A. HOMESTEAD ENTRY-RELINQUISHMENT_EFFECT.
A. HOME STEAD ENTRY-RELINQUISHMENT_EFFECT.
A person who has made and relinquished a homestead entry on one tract can not make a second entry under this statute where there is an adverse by a mineral claimant. Majors v. Rinda, 24 L. D. 277, p. 279.
B. AGRICULTURAL LANDSDETERMINATION-BURDEN OF PROOF.
Where land has once been adjudged agricultural, the burden of proof thereafter is upon the party asserting its character to be mineral.
Majors v. Rinda, 24 L. D. 277, p. 279.
32 STAT. 388, JUNE 17, 1902.
ARID LANDS WITHDRAWN.
AN ACT Appropriating the receipts from the sale and disposal of public lands in certain States and Territories to the construction of irrigation works for the reclamation of arid lands.
Be it enacted, etc., That all moneys received from the sale and disposal of public lands in Arizona, California, Colorado, Idaho, Kansas, Montana, Nebraska, Nevada, New Mexico, North Dakota, Oklahoma, Oregon, South Dakota, Utah, Washington, and Wyoming, beginning with the fiscal year ending June 30, 1901, including the surplus of fees and commissions in excess of allowances to registers and receivers, and excepting the 5 per centum of the proceeds of the sales of public lands in the above States set aside by law for educational and other purposes, shall be, and the same are hereby, reserved, set aside, and appropriated as a special fund in the Treasury to be known as the "reclamation fund, to be used in the examination and survey for and the construction and maintenance of irrigation works for the storage, diversion, and development of waters for the reclamation of arid and semiarid lands in the said States and Territories, and for the payment of all other expenditures provided for in this act.
SEC. 3. That the Secretary of the Interior shall, before giving the public notice provided for in section 4 of this act, withdraw from public entry the lands required for any irrigation works contemplated under the provisions of this act, and shall restore to public entry any of the lands so withdrawn when, in his judgment, such lands are not required for the purposes of this act; and the Secretary of the Interior is hereby authorized, at or immediately prior to the time of beginning the surveys for any contemplated irrigation works, to withdraw from entry, except under the homestead laws, any public lands, believed to be susceptible of irrigation from said works: Provided, That all lands entered and entries made under the homestead laws within areas so withdrawn during such withdrawal shall be subject to all the provisions, limitations, charges, terms, and conditions of this act.
A. WITHDRAWAL ORDER_EFFECT AS AGAINST MINING CLAIM. B. LANDS WITHDRAWN NOT DISPOSED OF AS COAL LANDS.
A. WITHDRAWAL ORDER_EFFECT AS AGAINST MINING CLAIM.
The order of withdrawal made by this act is sufficient to defeat an application where the applicant had not acquired any vested right and where his final proofs had not been approved or accepted by any officer of the Land Department.
Board of Control, etc., v.
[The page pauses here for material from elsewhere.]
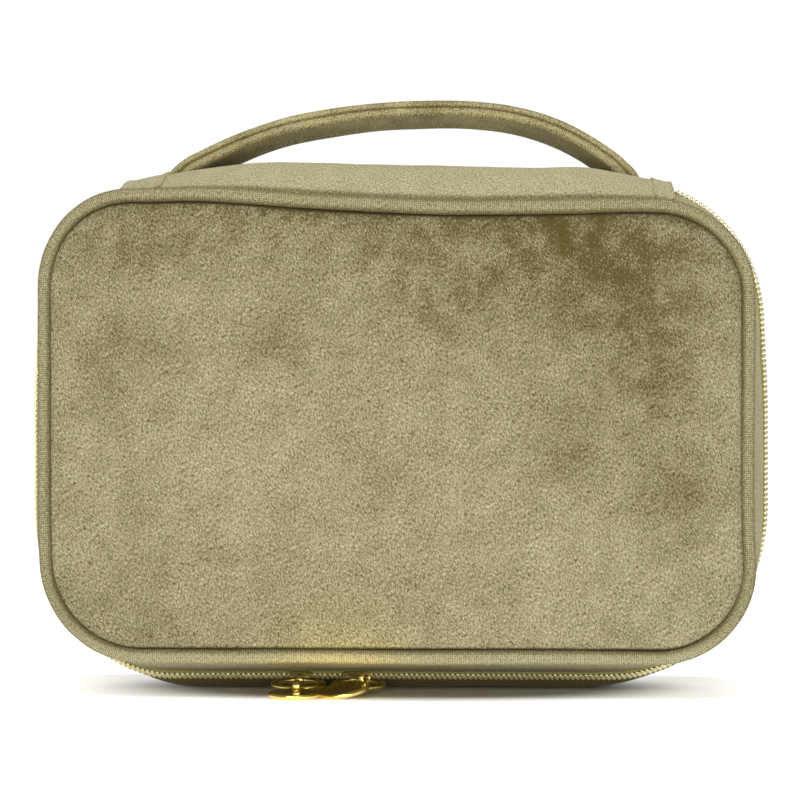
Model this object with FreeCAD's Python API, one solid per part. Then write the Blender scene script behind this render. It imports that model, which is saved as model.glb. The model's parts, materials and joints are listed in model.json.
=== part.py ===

Torrence, 32 L. D. 472, p. 474.
A possessory right for a mining claim may be acquired under the mining laws which is a vested right, although the acquisition of title is not contemplated, and the power of withdrawal vested in the Secretary of the Interior under this act can not defeat such a vested right.
Instructions, In re, 32 L. D. 387.
B. LANDS WITHDRAWN NOT DISPOSED OF AS COAL LANDS. Lands withdrawn from settlement, entry, or other form of disposal under the publicland laws, except homestead laws, in accordance with the provisions of this act are not subject to disposition under the coal-land laws.
Hopkins, In re, 32 L. D. 560.
36 STAT. 847, JUNE 25, 1910.
AN ACT To authorize the President of the United States to make withdrawals of
public lands in certain cases. Be it enacted, etc., That the President may, at any time, in his discretion, temporarily withdraw from settlement, location, sale, or entry any of the public lands of the United States including the District of Alaska and reserve the same for water-power sites, irrigation, classification of lands, or other public purposes to be specified in the orders of withdrawals, and such withdrawals or reservations shall remain in force until revoked by him or by an act of Congress.
SEC. 2. That all lands withdrawn under the provisions of this act shall at all times be open to exploration, discovery, occupation, and purchase, under the mining laws of the United States, so far as the same apply to minerals other than coal, oil, gas, and phosphates: Provided, That the rights of any person who, at the date of any order of withdrawal heretofore or hereafter made, is a bona fide occupant or claimant of oil or gas bearing lands, and who, at such date, is in diligent prosecution of work leading to discovery of oil or gas, shall not be affected or impaired by such order, so long as such occupant or claimant shall continue in diligent prosecution of said work: And provided further, That this act shall not be construed as a recognition, abridgment, or enlargement of any asserted rights or claims initiated upon any oil or gas bearing lands after any withdrawal of such lands made prior to the passage of this act: And provided further, That there shall be excepted from the force and effect of any withdrawal made under the provisions of this act all lands which are, on the date of such withdrawal, embraced in any lawful homestead or desert-land entry theretofore made, or upon which any valid settlement has been made and is at said date being maintained and perfected pursuant to law; but the terms of this proviso shall not continue to apply to any particular tract of land unless the entryman or settler shall continue to comply with the law under which the entry or settlement was made: And provided further, That hereafter no forest reserve shall be created, nor shall any additions be made to one heretofore created within the limits of the States of Oregon, Washington, Idaho, Montana, Colorado, or Wyoming, except by act of Congress.
Sec. 3. That the Secretary of the Interior shall report all such withdrawals to Congress at the beginning of its next regular session after the date of the withdrawals.